The most common scenarios we see are:

  • Private networks with strata buildings for provision of utilities and services such as gas, hot water, heating, air conditioning and internet access. Typically, these involve a third party supplier leasing common property areas from the owners corporation to site infrastructure and equipment owned by the supplier, which is used to supply customers, with charges either billed directly to customers or billed to the owners corporation, with the owners corporation on billing customers on some agreed basis. This need not been done via levies, as section 117 of the Strata Schemes Management Act 2015 (“SSMA”) provides that an owners corporation may enter into an agreement to provide amenities and services to a lot.
  • Construction of infrastructure, such as storm water pipes and associated equipment such as storm water filtration and waste removal. Typically, these involve substantial ongoing maintenance costs and early termination fees, which could be seen as transferring part of the initial cost of installing the infrastructure from the developer to the owners corporation and/or lot owners.

This can have many advantages for developers, including lower infrastructure costs, those relating to such services typically being borne by the service provider and the marketing benefits flowing from the availability of these services.

However, customers in such schemes often have the perception being that they have become captive customers paying excessive charges or are bearing costs which should have been borne by the developer at the time of construction of the building and are being disadvantaged in terms of price competition and consumer protections, as compared with other customers.

In contrast with embedded electricity networks, there is limited statutory regulation in this area. There is some in relation to certain utilities, e.g. gas and water, but no across the board protection.

One area of law which may assist involves common law and equitable principles relating to secret profits and secret commissions, as considered by the NSW Supreme Court in Community Association DP 270180 v Arrow Asset Management Pty Ltd [2007] NSWSC 527. In that case, the Supreme Court found that a developer owed fiduciary duties to a community association and prospective lot owners, analogous to those owed by the promoter of a company and had breached those duties by committing the association to a management agreement which was not on commercial terms and in relation to which the developer received a large secret fee, which was not disclosed to community association and prospective lot owners. The developer was ordered to account to the association for the secret fee.

An arguable implication of that is that a developer who receives a benefit from a prospective supplier to the scheme, whether a payment or assumption of part of the infrastructure construction costs associated with the development, must disclose that benefit to the owners corporation and prospective purchasers of lots, failing which the owners corporation may be able to recover, from the developer, an account of profits (the benefit), equitable compensation for the amount by which cost of the services exceed market rates and compensation for unfunded debts incurred during the initial period.

It does not follow that an owners corporation will be able to terminate the arrangements, i.e. any contractual arrangements between the owners corporation and the service provider and the lease of common property under which the service provider has installed its infrastructure and equipment.
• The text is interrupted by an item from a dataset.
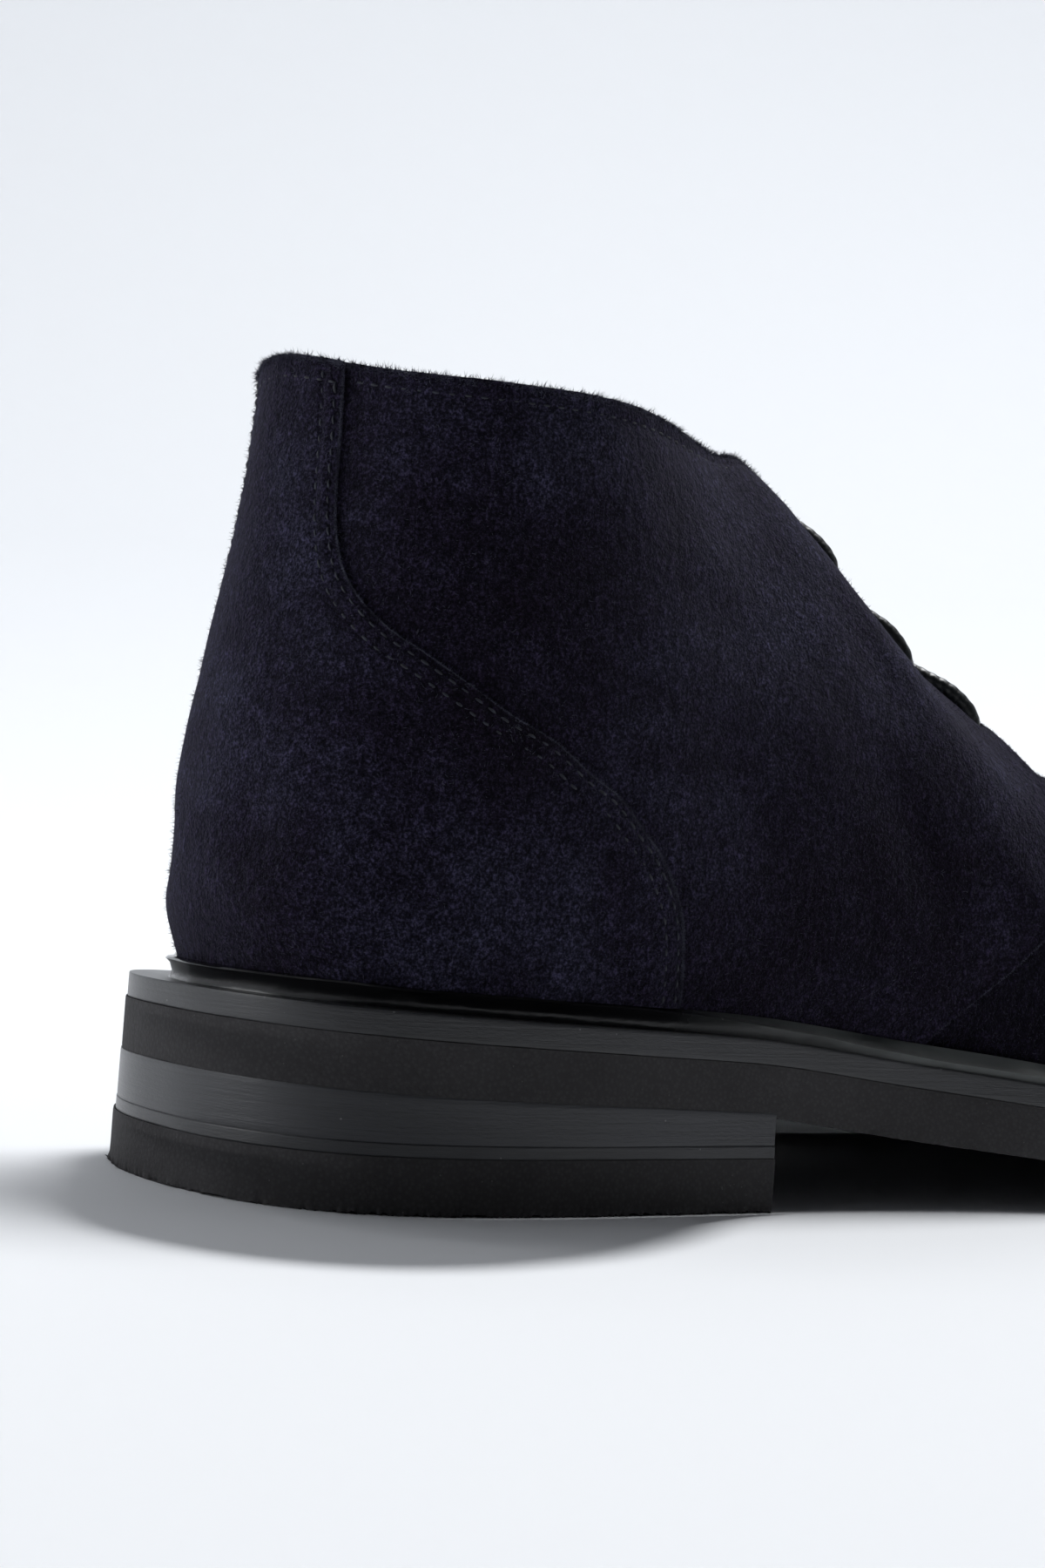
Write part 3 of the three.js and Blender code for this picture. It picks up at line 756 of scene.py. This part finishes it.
def quarter(name, side):
    columns = edgeSpacing(120, 22, 0.075)
    ts = np.concatenate([np.linspace(0, 0.94, 96)[:-1], np.linspace(0.94, 1, 16)])

    def uOf(a, t):
        return 0.05 + (quarterEdge(t) - 0.05) * a

    def offOf(u, t):
        row = rowOf(u)
        d = edgeDistance(row, t, quarterEdge)
        crown = upperAt(u, t)
        top = (1 - t) * 95  # about the distance from the collar in mm
        collarRow = -0.22 * np.exp(-(((top - 2.6) / 0.6) ** 2))
        raw = 0.16 * ripple(crown, 1.6, 5) * np.exp(-top / 0.8)
        for at, up in eyelets.values():
            hole = upperAt(np.array(at if side > 0 else wholeTurn - at), np.array(up - 0.02))
            away = np.linalg.norm(crown - hole, axis=-1)
            press = np.clip((t - up) / 0.04, 0, 1) * np.exp(-((np.abs(row - at) / 0.085) ** 2))
            puff = np.clip((t - up) / 0.05, 0, 1) * np.exp(-(((np.abs(row - at) - 0.26) / 0.12) ** 2))
            collarRow = collarRow - 1.0 * np.exp(-((away / 1.9) ** 4)) - 0.75 * press + 0.3 * puff
        rim = 0.22 * np.exp(-((d / 1.1) ** 2))
        fold = -0.3 * np.exp(-(((d - 10) / 0.8) ** 2)) * np.exp(-(((t - 0.13) / 0.05) ** 2))
        return softForm(u, t) + rim + fold + collarRow + raw + 0.07 * ripple(crown, 12, 2)

    turned = (lambda a, t: uOf(a, t)) if side > 0 else (lambda a, t: wholeTurn - uOf(a, t))
    return finished(panel(name, columns, ts, turned, offOf, upperSizes["quarterThick"]), "suede", suede)


quarter("quarterOuter", 1)
quarter("quarterInner", -1)
print("quarters made")

# vamp: from under one quarter round the toe to under the other
vampSizes = {"from": 5.0, "columns": 221, "thick": 0.7}
vampTs = np.concatenate([np.linspace(0, 0.12, 14)[:-1], np.linspace(0.12, 1, 100)])
vamp = panel(
    "vamp", np.linspace(0, 1, vampSizes["columns"]), vampTs,
    lambda a, t: vampSizes["from"] + (wholeTurn - 2 * vampSizes["from"]) * a, vampOff, vampSizes["thick"], 0,
)
# the vamp takes the darker suede copy, which is painted shade
finished(vamp, "suede", vampSuedePaintedShade, "upper")
print("vamp made")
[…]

It may be possible in some cases, e.g. where there has been fraud or misleading conduct by the service provider.

Another important consideration is that Section 26 of the SSMA prohibits an owners corporation from incurring, during the initial period“a debt for an amount that exceeds the amount then available for repayment of the debt from its administrative fund or its capital works fund” going on to provide for recovery of the amount from the original owner (developer) in the case of breach.

If you are having difficulties with such arrangements for supply of services in your scheme, you have options and we can help you with those. In particular:

  • There may be legislation giving you rights, which could be enforced.
  • You may be able to resolve disputes through the service provider’s dispute resolution procedures or a reference to an external dispute resolution body.
  • It may be possible to terminate or restructure the arrangements.
  • It may be possible to pursue the developer for an order to account for any secret profit, an order for equitable compensation and/or compensation for unfunded debts incurred during the initial period.

***The information contained in this article is general information only and not legal advice. The currency, accuracy and completeness of this article (and its contents) should be checked by obtaining independent legal advice before you take any action or otherwise rely upon its contents in any way.